Never back a wheel loader without looking behind you first. Setting the boom-height kick out to hoist the bucket just high enough to make the dump automates the boom function so you can concentrate on backing and maneuvering the machine safely.
Operators need to know how many buckets it takes to fill each kind of truck being loaded and where to place those buckets.
"Center the load right to left and distribute it evenly from front to rear, especially on highway trucks," says Dains. "The DOT really watches axle splits. You want to carry maximum capacity, but you don't want to get nailed for being overloaded on one axle."
A wheel loader is one of the most mobile heavy machines on any construction project. It can be employed all over a site, doing all kinds of tasks, and working in reverse nearly half the time. VISTA's "Tips from the Pros" video stresses the importance of knowing site details such as where people are entering and exiting the work area, where haul trucks are running, and where the other trades are working.
Choose travel routes for load-and-carry operations carefully, and prepare them to prevent spillage. Protect curbs or apron edges with a ramp of gravel or clean soil. Use ride control, if the loader's equipped, and carry the load as low as possible in transit.
When setting pipe, always follow OSHA sling and lifting guidelines.
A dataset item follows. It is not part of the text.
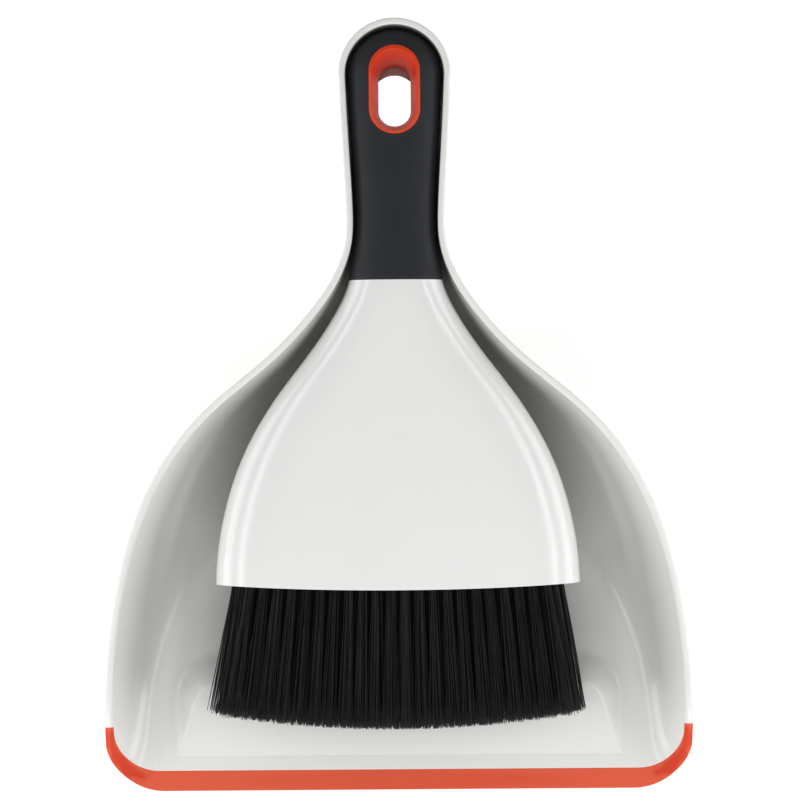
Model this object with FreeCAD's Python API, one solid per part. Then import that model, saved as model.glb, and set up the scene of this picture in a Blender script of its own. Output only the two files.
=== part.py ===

A boom attachment in place of the bucket will help keep the machine back from the trench wall.
"If you don't have a lift chart, you must do test lifts to make sure the machine can safely handle the load on the hook," says Dains.
When backfilling, stay back from the edge of the trench as far as possible. Keep the bucket on the ground, using it like a dozer to push spoil into the trench. To extend the machine's reach, you can even use one pile to push another pile into the trench. Just keep the bucket full and move the material in front of the bucket.
Equipment dealers, manufacturers, and third parties like VISTA and operators' unions will likely know of more ways to refine the safety and productivity of a loader operator who already knows the basics. The closer you can come to recreating textbook conditions in the real world, the more profitably your loaders will work.